Short problem => Your task is to reproduce the material exactly.

Dataset excerpt =>

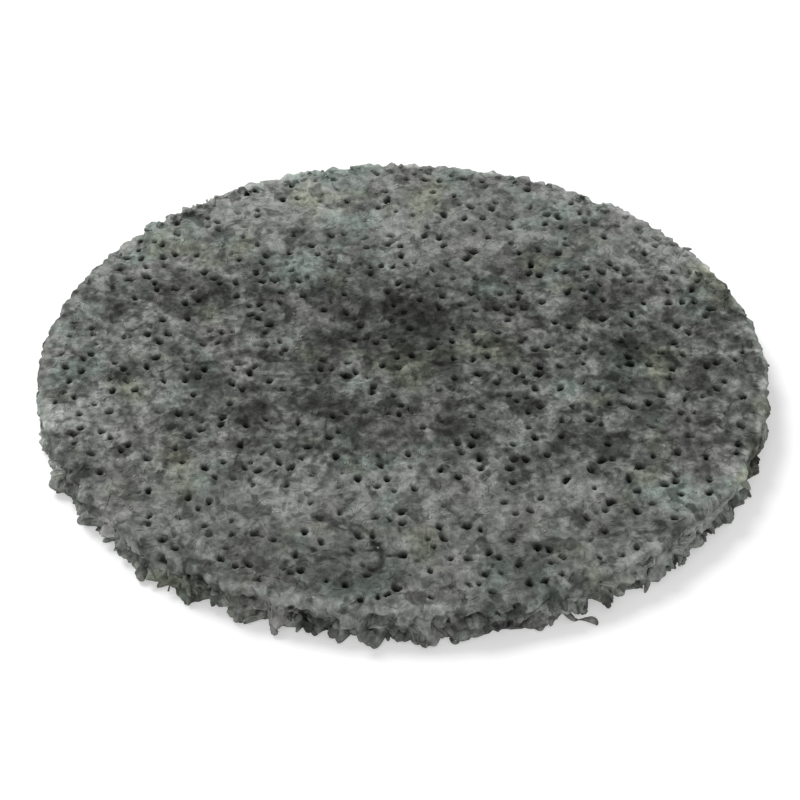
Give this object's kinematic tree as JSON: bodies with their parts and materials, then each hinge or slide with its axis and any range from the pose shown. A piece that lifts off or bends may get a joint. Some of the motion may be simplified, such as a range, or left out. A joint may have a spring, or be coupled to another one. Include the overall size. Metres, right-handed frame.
{
  "type": "surface conditioning disc",
  "caption": "Round pad of grey non-woven abrasive web, with a pitted working face, a ragged cut edge and a flat back that a back-up pad holds.",
  "frame": {"origin": "middle of the flat back face", "axes": "+Z along the disc's axis, out of the pitted working face; +Y away from the picture's camera"},
  "size_m": [0.1164, 0.1166, 0.0067],
  "materials": {
    "abrasive_web": "matt grey nylon fibre bonded with resin and fine mineral grit"
  },
  "bodies": {
    "root": {"conditioning_disc": "abrasive_web"}
  },
  "joints": []
}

Written response =>
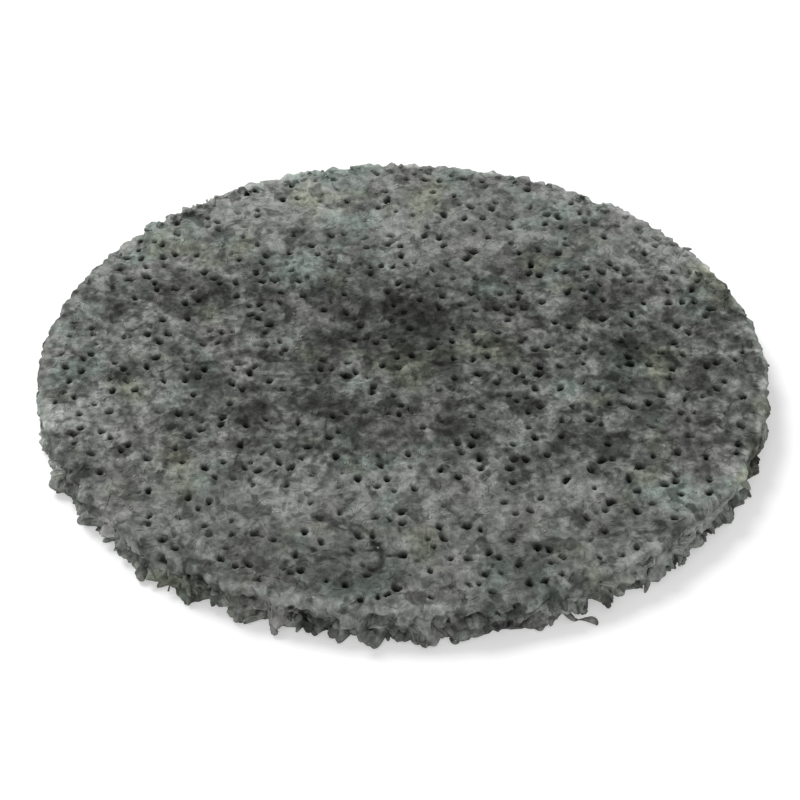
Give this object's kinematic tree as JSON: bodies with their parts and materials, then each hinge or slide with its axis and any range from the pose shown. A piece that lifts off or bends may get a joint. Some of the motion may be simplified, such as a range, or left out. A joint may have a spring, or be coupled to another one. Include the overall size. Metres, right-handed frame.
{
  "type": "surface conditioning disc",
  "caption": "Round pad of grey non-woven abrasive web, with a pitted working face, a ragged cut edge and a flat back that a back-up pad holds.",
  "frame": {"origin": "middle of the flat back face", "axes": "+Z along the disc's axis, out of the pitted working face; +Y away from the picture's camera"},
  "size_m": [0.1164, 0.1166, 0.0067],
  "materials": {
    "abrasive_web": "matt grey nylon fibre bonded with resin and fine mineral grit"
  },
  "bodies": {
    "root": {"conditioning_disc": "abrasive_web"}
  },
  "joints": []
}